Role-Based Access Control (RBAC) should keep every cloud identity in its lane. When rollouts are rushed and roles reused, misassigned privileges quietly erode that boundary. The worst breaches rarely start with zero-day exploits; they grow from small permission errors that linger. Misconfiguration audits confirm access drift, not exotic hacks, causes most credential-based incidents. Below are four common RBAC missteps and the fixes security-minded teams apply.
Overly Broad Default Roles
Major cloud providers bundle hundreds of permissions into out-of-the-box roles so developers can spin up demos in minutes. Those generous templates often remain in production because no one wants to risk breaking something that works. A single compromised token tied to such a role can read logs and alter network rules.
Replace blanket roles with narrowly scoped custom ones mapped to a single task, and schedule periodic reviews so creep is spotted. Doing so limits lateral movement and forces teams to articulate why each permission exists. Start with read-only, then layer just the writes the process absolutely needs.
Ignoring Least-Privilege Discipline
Emergency fixes frequently grant developers temporary write access to production resources. After the pager silences, that “temporary” label is forgotten, and the exception remains. Over successive sprints the pile of forgotten grants becomes an invisible policy rivaling the root account. Setting hard expiry dates turns forgotten privileges into obvious breakage, prompting timely security conversations.
Implement renewable access leases that expire automatically and force owners to re-justify every elevated permission; attestation tooling will then prune unused rights and restore authentic least-privilege discipline. Documenting each change also helps auditors trace decisions later.

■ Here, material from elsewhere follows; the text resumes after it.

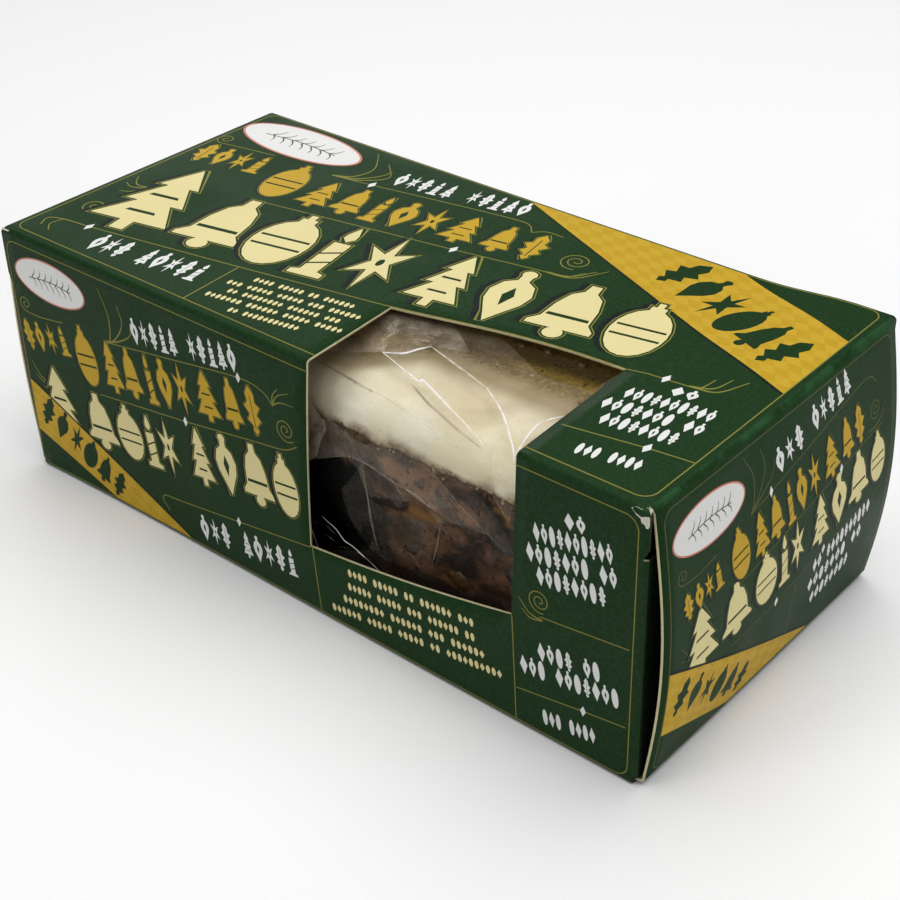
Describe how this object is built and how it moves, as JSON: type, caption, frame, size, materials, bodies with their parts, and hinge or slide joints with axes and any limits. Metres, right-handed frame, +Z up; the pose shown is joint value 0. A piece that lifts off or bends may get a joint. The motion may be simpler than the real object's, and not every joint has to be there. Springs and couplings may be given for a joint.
{
  "type": "boxed christmas cake",
  "caption": "Iced dark fruit cake in clear film wrap inside a shut printed carton, seen through a window cut across its top front fold.",
  "frame": {"origin": "on the floor under the middle of the carton", "axes": "+Z up, +X along the carton's long way towards the end nearer the window, front panel at -Y"},
  "size_m": [0.1661, 0.0776, 0.0581],
  "materials": {
    "printed_board": "satin printed",
    "cake_crumb": null,
    "icing": null,
    "clear_film": "thin clear crinkled plastic film"
  },
  "bodies": {
    "root": {"carton": "printed_board", "cake": "cake_crumb", "icing": "icing", "wrap": "clear_film"}
  },
  "joints": []
}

Letting Stale Identities Linger
Former employees, abandoned sandboxes, and obsolete CI jobs leave a graveyard of keys and service principals. Because they predate multifactor rules, attackers target them first, knowing alerts are unlikely. Stale credentials often sit outside monitoring, so misuse can persist for months.
Attackers happily scrape public code repositories for those overlooked keys, betting no one remembers they exist. Quarterly credential hygiene—disabling dormant users, deleting unused keys, and rotating active secrets—shrinks the blast radius and gives security teams fewer noisy alerts to chase.
Losing Sight of Cross-Account Permissions
Micro-services scatter workloads across subscriptions, regions, and clouds, making it tough to see combined roles. A harmless read grant in one tenant, paired with write rights elsewhere, forms an escalation path. Visualization tools that map role relationships make excessive privileges stand out to engineers.
Independent research highlighted by Sec.co shows that unified dashboards exposing these chains can halve investigation time and block exfiltration attempts. Centralizing identity telemetry clarifies relationships and converts obscure risks into concrete remediation tickets.
Conclusion
RBAC succeeds only when treated as living infrastructure. Monitor drift, expire elevated access promptly, and retire identities once they outlive their purpose. Pair these basics with transparent leadership reports, and RBAC shifts from fragile convenience to dependable defense. Consistent discipline today quietly prevents crises tomorrow.